10. FINAL PROVISIONS
10.1. Parties details are indicated in Special Terms.
10.2. Each Party has the right to provide other details at any time by submitting a notification to another Party. Before this notification is received, Parties use information submitted most recently in Special Terms.
10.3. All notifications related to Agreement shall be made on paper or may be submitted personally or sent by e-mail, and when the addressee requires, by registered post; it is considered that a notification reached the addressee when notification was handed in personally or, correspondingly, by transferring by e-mail.
10.4. None of the Parties shall have the right to assign its contractual rights and obligations to a third party without written consent of the other Party with the exceptions provided in this paragraph.
10.5. If Party fails to use its rights established in the Agreement, it does not mean their withdrawal, and using these rights partially does not stop from their further usage.
10.6. If any provision of Agreement is or becomes partially or fully invalid, the remaining provisions of Agreement shall remain effective. In this case, the Parties agree to replace the invalid provision by a legally effective provision, which, to the extent possible, shall have the same legal and economic effect as the amended provision.
10.7. There is nothing in the Agreement that could make one of the Parties to be another Party’s agent or legal representative. None of the Parties can and is able to bind another Party to act on its behalf, except cases clearly stated in the Agreement.

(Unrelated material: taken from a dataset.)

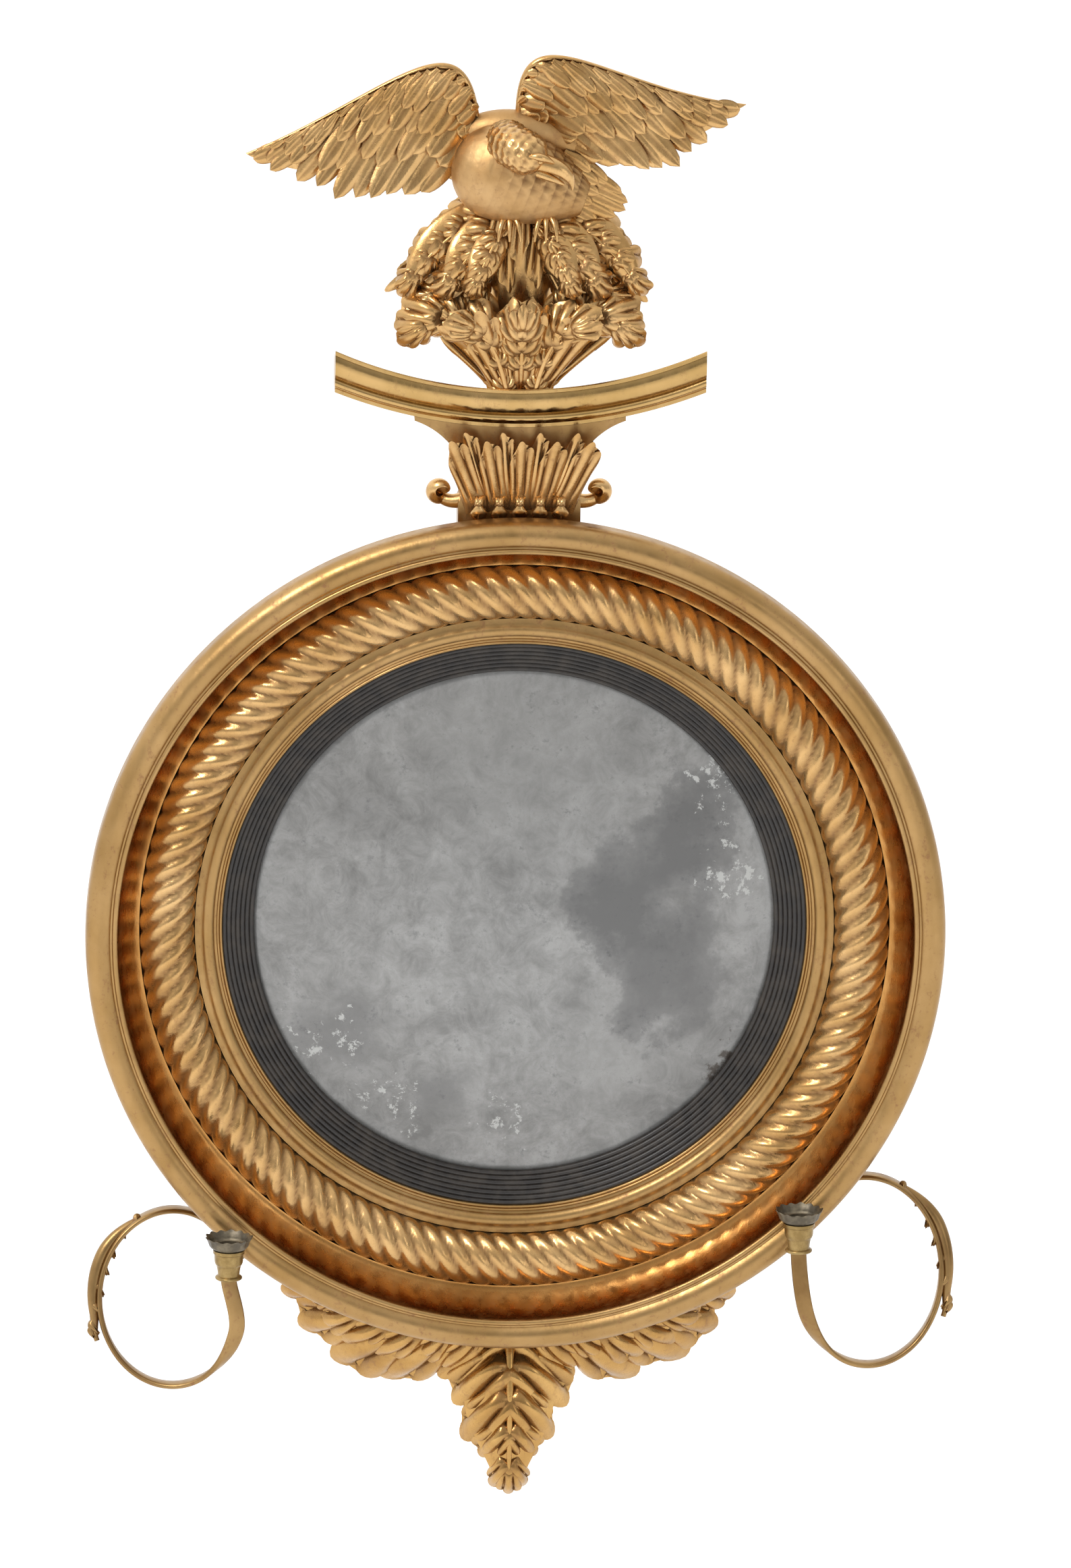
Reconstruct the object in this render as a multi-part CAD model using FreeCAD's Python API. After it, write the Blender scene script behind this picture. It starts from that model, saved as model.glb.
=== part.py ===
"""Convex girandole mirror: a round gilt frame with an eagle crest, a leaf apron and two candle arms.

Millimetres. +Z is up, +X to the viewer's right, and -Y points out of the wall at the viewer.
The origin is on the wall plane at the centre of the round frame. Most sizes below are given as a
radius from that centre and a depth forward of the wall, so depth d lies at y = -d.
"""

import FreeCAD, Part
import math
import os

from FreeCAD import Matrix, Vector

# --- fits -------------------------------------------------------------------------------------
GLUE_LINE = 0.15          # between glued or nested round faces
SEAT_GAP = 0.3            # between loose pieces that rest on each other
RUNNING = 0.05            # radial clearance of a pin in its eye
FIXED = 0.06              # round a screw or shank in its hole

# --- round frame, widths from the glass outwards ----------------------------------------------
SIGHT_RADIUS = 230.0      # visible radius of the glass
SLIP_WIDTH = 28.5
INNER_WIDTH = 24.0
ROPE_WIDTH = 49.5
COVE_WIDTH = 20.0
RIM_WIDTH = 28.0

# --- round frame, depths forward of the wall --------------------------------------------------
FLOOR_DEPTH = 44.0        # front of the carcass, on which rope, cove and rim are glued
SHOULDER_DEPTH = 28.0     # step in the carcass that carries the slip
SLIP_OUTER_DEPTH = 42.0
SLIP_INNER_DEPTH = 31.0
INNER_CREST_DEPTH = 50.0
ROPE_RISE = 26.0          # height of the rope above the floor
COVE_HEIGHT = 40.0        # height of the cove's outer edge above the floor
RIM_PROUD = 6.0           # rim above the cove's edge
RIM_BAND_DEPTH = 66.0     # where the rim's outer band meets the hollow behind it
SLIP_REEDS = 7
REED_RISE = 1.2
ROPE_STRANDS = 112
ROPE_LEAN = 9.0           # degrees round the frame that a strand gains from its inner to its outer end
ROPE_GROOVE = 4.0
ROPE_STEPS = 5            # facets across one strand

# --- glass and back ---------------------------------------------------------------------------
GLASS_THICKNESS = 4.0
GLASS_BULGE = 38.0        # height of the dome over the visible radius
GLASS_LAP = 6.0           # glass hidden behind the slip
CARCASS_BORE_GAP = 2.0
BACKBOARD_THICKNESS = 8.0
BACKBOARD_LAP = 16.0      # board beyond the carcass bore
CARCASS_OUTER_STEP = 4.0  # wall left between the cove and the rim
BLOCK_COUNT = 12
BLOCK_LENGTH = 26.0
BLOCK_WIDTH = 12.0
BOARD_SCREWS = 8

# --- crest ------------------------------------------------------------------------------------
PLATFORM_LIFT = 115.0     # platform's top at the middle, above the top of the rim
PLATFORM_HALF = 163.5
PLATFORM_SAG = 35.0       # ends stand this much above the middle
PLATFORM_HEIGHT = 37.0
PLATFORM_FRONT = 60.0
PLATFORM_FALL = 17.0      # top face falls this much towards the back
CREST_BACK = 14.3         # back plane of the crest pieces, on the strap
BRACKET_TOP_HALF = 93.0
BRACKET_WAIST_HALF = 46.0
BRACKET_WAIST_LIFT = 28.0     # waist above the top of the rim
BRACKET_FRONT = 50.0
BRACKET_RIBS = 5
BRACKET_FOOT_STEP = 8.0       # foot wider than the waist on each side
SCROLL_RADIUS = 13.0
SCROLL_OUT = 70.0
SCROLL_LIFT = 18.0
SCROLL_FRONT = 46.0
CORE_HEIGHT = 150.0
CORE_HALF = 34.0
CORE_FRONT = 48.0

# --- strap and hanging ring ---------------------------------------------------------------------
STRAP_WIDTH = 26.0
STRAP_THICKNESS = 4.0
STRAP_BACK = 10.0         # depth of the strap's back face, at the bottom of its slot
STRAP_LOW = 268.0
STRAP_ABOVE_PLATFORM = 120.0
RING_WIRE = 2.0
RING_RADIUS = 15.0
RING_EYE_LIFT = 52.0      # staple's eye above the top of the rim, behind the bracket
RING_DEPTH = 5.0
RING_PLAY = 0.4           # ring's wire in the staple's eye, radial
STAPLE_WALL = 2.2
STAPLE_WIDTH = 6.0
STAPLE_SHANK = 2.0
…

10.8. All modifications of the Agreement and its annexes are valid if they are made on paper and signed by both Parties, considering exception of the Clause 9.4 above.
10.9. Service provider reserves the right to unilaterally change these General Terms. We publish the latest version of the General Terms on our website https://www.amzcrew.com/. Changes to the General Terms begin to apply to our relationship with the Customer from the moment the Customer places the first order after we have informed the Customer about the change in terms.